In mid 1986 they went over to Denmark to record the album ‘Dancing on the Couch’ in PUK studios based in Aarhus. This was such a remote location that Peter was able to do the vocal for  ‘From Baltimore to Paris’ whilst standing in the middle a field!

It was common at this time to release singles in both 7″ and 12″ formats,. To extend the track into a 12″ format usually involved a re-mix by an engineer or producer adding drum machine edits etc. ‘Go West’ didn’t like this approach and opted to re-record any extra parts in order to get a more authentic sound and mix. One highlight of this method was Alan’s solo in the 12″ version of ‘SOS’. Alan actually achieved the sound for this solo by recording it from the studio’s stairwell. As usually this was achieved in 2 takes.

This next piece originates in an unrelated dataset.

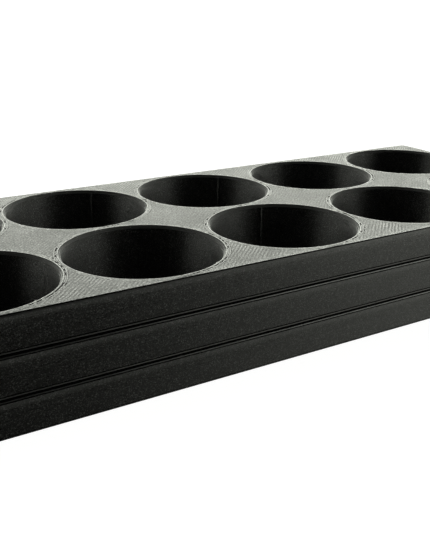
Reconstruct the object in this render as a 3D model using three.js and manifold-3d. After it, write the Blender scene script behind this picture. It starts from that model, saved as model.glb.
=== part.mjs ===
// A rack for small round paint jars: two rows of wells through a stack of three printed plates.
// The base plate holds the floors of the wells. The middle and the top plate lie on it, each held
// in line by a row of dowel pegs hidden between the wells, and lift off it straight up.
// Millimetres, +Z up. The origin is on the surface the rack stands on, under the rack's middle.

import * as THREE from "three";
import { mergeVertices } from "three/addons/utils/BufferGeometryUtils.js";
import Module from "manifold-3d";

const wasm = await Module();
wasm.setup();

// Wells: a jar of 32.4 mm goes down a well with 0.8 mm to spare all round.
const COLUMNS = 5;
const ROWS = 2;
const PITCH = 36.5; // between the centres of neighbouring wells, along and across
const WELL_RADIUS = 17;
const MOUTH_BEVEL_WIDTH = 0.5;
const MOUTH_BEVEL_HEIGHT = 0.7;
const RIM_LAND = 1.25; // flat top left between a well's mouth and the rack's outer face

// Plates, from the table up.
const BASE_HEIGHT = 7.6;
const MIDDLE_HEIGHT = 8.5;
const TOP_HEIGHT = 7.9;
const FLOOR_HEIGHT = 6; // underside of the rack to the floor of a well
const CORNER_RADIUS = 2;

// Outer edges: a bevel on each side of a parting line, and a slot behind the bevels that keeps
// the line dark. The plates touch each other everywhere inside the slot.
const JOINT_BEVEL_WIDTH = 0.3;
const LOWER_BEVEL_HEIGHT = 0.25; // on the plate under the line
const UPPER_BEVEL_HEIGHT = 0.6; // on the plate over the line
const SLOT_HEIGHT = 0.45;
const SLOT_INSET = 0.9; // from the outer face to the end of the slot
const FOOT_BEVEL = 0.25;
const BROW_BEVEL = 0.1; // around the rack's top

// Dowel pegs: tight in the plate below, free in the plate above.
const PEG_RADIUS = 3;
const PEG_LENGTH = 6;
const PEG_BEVEL = 0.5;
const GRIP = 0.1; // radial gap around the end that stays in the plate below
const SLIP = 0.25; // radial gap around the end that the plate above lifts off
const SOCKET_DEPTH = PEG_LENGTH / 2 + 0.25;

const WELL_SIDES = 40;
const PEG_SIDES = 20;
const CORNER_DIVISIONS = 3;
const OVERCUT = 1; // how far a cutter runs past the face it cuts through

// Worked out from the above.
const EDGE = WELL_RADIUS + MOUTH_BEVEL_WIDTH + RIM_LAND; // last row of centres to the outer face
const LENGTH = (COLUMNS - 1) * PITCH + 2 * EDGE;
const WIDTH = (ROWS - 1) * PITCH + 2 * EDGE;
const LOWER_JOINT = BASE_HEIGHT;
const UPPER_JOINT = BASE_HEIGHT + MIDDLE_HEIGHT;
const SUMMIT = UPPER_JOINT + TOP_HEIGHT;

const printedPlastic = (colour) =>
  new THREE.MeshStandardMaterial({ color: colour, roughness: 0.6, metalness: 0 });

// Centres of count places, PITCH apart and balanced about zero.
const spread = (count) =>
  Array.from({ length: count }, (_, i) => (i - (count - 1) / 2) * PITCH);

const WELL_CENTRES = spread(COLUMNS).flatMap((x) => spread(ROWS).map((y) => [x, y]));
const PEG_CENTRES = spread(COLUMNS - 1).map((x) => [x, 0]);

// The rack's outline seen from above, drawn in by inset.
function outline(inset) {
  const x = LENGTH / 2 - inset;
  const y = WIDTH / 2 - inset;
  const r = CORNER_RADIUS - inset;
  const shape = new THREE.Shape();
  shape.absarc(x - r, r - y, r, -Math.PI / 2, 0);
  shape.absarc(x - r, y - r, r, 0, Math.PI / 2);
  shape.absarc(r - x, y - r, r, Math.PI / 2, Math.PI);
  shape.absarc(r - x, r - y, r, Math.PI, 1.5 * Math.PI);
  return shape.getPoints(CORNER_DIVISIONS);
}

// A closed solid whose outline is drawn in by [inset] at each height [z], from the bottom up.
function loft(rings) {
  const loops = rings.map(([z, inset]) => outline(inset).map((p) => [p.x, p.y, z]));
  const n = loops[0].length;
  const last = (loops.length - 1) * n;
  const index = [];
  for (let k = 0; k + 1 < loops.length; k++) {
    for (let i = 0; i < n; i++) {
      const [a, b] = [k * n + i, k * n + ((i + 1) % n)];
      index.push(a, b, b + n, a, b + n, a + n);
    }
  }
  for (const [a, b, c] of THREE.ShapeUtils.triangulateShape(outline(0), [])) {
    index.push(a, c, b, last + a, last + b, last + c);
  }
  const geometry = new THREE.BufferGeometry();
  geometry.setAttribute("position", new THREE.Float32BufferAttribute(loops.flat(2), 3));
  return geometry.setIndex(index);
}

// The solid turned by a profile of [radius, height] points about +Z.
function turned(profile, sides) {
  const points = profile.map(([r, z]) => new THREE.Vector2(r, z));
  return new THREE.LatheGeometry(points, sides).rotateX(Math.PI / 2);
}

function toSolid(geometry) {
  const bare = geometry.clone();
  bare.deleteAttribute("normal");
  bare.deleteAttribute("uv");
  const merged = mergeVertices(bare, 1e-4);
  return new wasm.Manifold(
    new wasm.Mesh({
      numProp: 3,
      vertProperties: merged.attributes.position.array,
      triVerts: new Uint32Array(merged.index.array),
    }),
  );
}

function toGeometry(solid) {
  const mesh = solid.getMesh();
  const geometry = new THREE.BufferGeometry();
  geometry.setAttribute("position", new THREE.BufferAttribute(mesh.vertProperties, 3));
  geometry.setIndex(new THREE.BufferAttribute(mesh.triVerts, 1));
  geometry.computeVertexNormals();
  return geometry;
}

// Cuts a copy of the cutter out of the body at each of the centres.
function cutAt(body, cutter, centres) {
  const tool = toSolid(cutter);
  return centres.reduce((left, [x, y]) => left.subtract(tool.translate([x, y, 0])), body);
}

// Rings of a plate's edge just under a parting line, and just over one.
const edgeUnder = (z) => [
  [z - SLOT_HEIGHT / 2 - LOWER_BEVEL_HEIGHT, 0],
  [z - SLOT_HEIGHT / 2, JOINT_BEVEL_WIDTH],
  [z - SLOT_HEIGHT / 2, SLOT_INSET],
  [z, SLOT_INSET],
];
const edgeOver = (z) => [
  [z, SLOT_INSET],
  [z + SLOT_HEIGHT / 2, SLOT_INSET],
  [z + SLOT_HEIGHT / 2, JOINT_BEVEL_WIDTH],
  [z + SLOT_HEIGHT / 2 + UPPER_BEVEL_HEIGHT, 0],
];

const wellCutter = (low, high) =>
  turned([[0, low], [WELL_RADIUS, low], [WELL_RADIUS, high], [0, high]], WELL_SIDES);

// The bevel at a well's mouth, carried on at its own slope to as far again over the top.
const mouthCutter = () =>
  turned(
    [
      [0, UPPER_JOINT - OVERCUT],
      [WELL_RADIUS, UPPER_JOINT - OVERCUT],
      [WELL_RADIUS, SUMMIT - MOUTH_BEVEL_HEIGHT],
      [WELL_RADIUS + 2 * MOUTH_BEVEL_WIDTH, SUMMIT + MOUTH_BEVEL_HEIGHT],
      [0, SUMMIT + MOUTH_BEVEL_HEIGHT],
    ],
    WELL_SIDES,
  );

// A blind hole for one end of a peg, from the joint at z down (grip) or up (slip).
function socketCutter(z, upwards) {
  const radius = PEG_RADIUS + (upwards ? SLIP : GRIP);
  const low = upwards ? z - OVERCUT : z - SOCKET_DEPTH;
  const high = upwards ? z + SOCKET_DEPTH : z + OVERCUT;
  return turned([[0, low], [radius, low], [radius, high], [0, high]], PEG_SIDES);
}

function basePlate() {
  const slab = toSolid(loft([[0, FOOT_BEVEL], [FOOT_BEVEL, 0], ...edgeUnder(LOWER_JOINT)]));
  const welled = cutAt(slab, wellCutter(FLOOR_HEIGHT, LOWER_JOINT + OVERCUT), WELL_CENTRES);
  return cutAt(welled, socketCutter(LOWER_JOINT, false), PEG_CENTRES);
}

function middlePlate() {
  const slab = toSolid(loft([...edgeOver(LOWER_JOINT), ...edgeUnder(UPPER_JOINT)]));
  const welled = cutAt(
    slab,
    wellCutter(LOWER_JOINT - OVERCUT, UPPER_JOINT + OVERCUT),
    WELL_CENTRES,
  );
  const seated = cutAt(welled, socketCutter(LOWER_JOINT, true), PEG_CENTRES);
  return cutAt(seated, socketCutter(UPPER_JOINT, false), PEG_CENTRES);
}

function topPlate() {
  const brow = [[SUMMIT - BROW_BEVEL, 0], [SUMMIT, BROW_BEVEL]];
  const slab = toSolid(loft([...edgeOver(UPPER_JOINT), ...brow]));
  const welled = cutAt(slab, mouthCutter(), WELL_CENTRES);
  return cutAt(welled, socketCutter(UPPER_JOINT, true), PEG_CENTRES);
}

function peg() {
  const [r, half, b] = [PEG_RADIUS, PEG_LENGTH / 2, PEG_BEVEL];
  const lowerEnd = [[0, -half], [r - b, -half], [r, b - half]];
  const upperEnd = [[r, half - b], [r - b, half], [0, half]];
  return turned([...lowerEnd, ...upperEnd], PEG_SIDES);
}

function addMesh(group, name, geometry, colour, place = [0, 0, 0]) {
  const mesh = new THREE.Mesh(geometry, printedPlastic(colour));
  mesh.name = name;
  mesh.position.set(...place);
  group.add(mesh);
}

const rack = new THREE.Group();
addMesh(rack, "base_plate", toGeometry(basePlate()), 0x1a1b1c);
addMesh(rack, "middle_plate", toGeometry(middlePlate()), 0x1c1d1e);
addMesh(rack, "top_plate", toGeometry(topPlate()), 0x1e1f20);
PEG_CENTRES.forEach(([x, y], i) => {
  addMesh(rack, `lower_peg_${i + 1}`, peg(), 0x2a2b2c, [x, y, LOWER_JOINT]);
  addMesh(rack, `upper_peg_${i + 1}`, peg(), 0x2a2b2c, [x, y, UPPER_JOINT]);
});

export default rack;
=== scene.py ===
"""A layer-printed rack for small round paint jars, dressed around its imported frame.

Three plates with two rows of wells lie on each other, and hidden dowel pegs hold them in line. Each
plate is rebuilt cell by cell, one square cell round each well, as a closed skin with the marks that
a printer leaves: bead loops round the wells and along the rim, stepped bevels, seams and a rough
foot. Lengths are in millimetres until a piece's mesh is made.
"""

import math

import bmesh
import bpy
import numpy as np
from mathutils import Matrix, Vector


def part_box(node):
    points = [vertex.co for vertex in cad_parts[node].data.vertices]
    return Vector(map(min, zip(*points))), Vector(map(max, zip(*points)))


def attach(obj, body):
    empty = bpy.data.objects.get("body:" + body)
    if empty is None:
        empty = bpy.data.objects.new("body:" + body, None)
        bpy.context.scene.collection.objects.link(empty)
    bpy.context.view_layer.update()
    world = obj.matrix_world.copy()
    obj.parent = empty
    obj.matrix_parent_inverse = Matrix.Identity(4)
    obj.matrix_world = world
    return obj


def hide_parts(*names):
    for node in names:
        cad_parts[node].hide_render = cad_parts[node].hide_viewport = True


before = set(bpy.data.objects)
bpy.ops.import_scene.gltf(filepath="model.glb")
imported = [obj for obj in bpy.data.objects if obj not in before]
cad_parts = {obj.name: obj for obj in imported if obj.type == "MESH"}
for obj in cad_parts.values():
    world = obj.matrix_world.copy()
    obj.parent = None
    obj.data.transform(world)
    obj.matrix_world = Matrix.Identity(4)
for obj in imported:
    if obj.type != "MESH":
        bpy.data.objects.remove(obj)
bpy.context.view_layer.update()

MM = 0.001

# ---------------------------------------------------------------- places taken from the frame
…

Whilst recording the song ‘The King is Dead’ they felt it needed a Kate Bush style of vocal on it. Alan said “well let’s get Kate to do it”! He telephoned her and she agreed to help out. There was a problem however – Kate was not keen on flying. To get round this they sent her the 2″ master sub-mix with some spare tracks and she recorded her parts at her home studio. When the parcel arrived back, Peter remembers being very anxious but excited as they unwrapped it. They were delighted with the results.

The second album was not the success that was expected and this contributed to mounting internal conflicts within the band.

Peter remembers that whilst in San Francisco, Alan was suffering with a bad bug. On reflection Peter believes that Alan learnt that he was HIV+ from tests results he had carried out there. That night Alan played the gig sitting down which seems to make some sense now.

It was possible that Alan now knew his time was limited and when the offer of  joining ‘Level 42′ came along, Alan jumped at it, which gave him a great opportunity to play rather that spend precious time waiting for the ‘Go West’ situation to be resolved.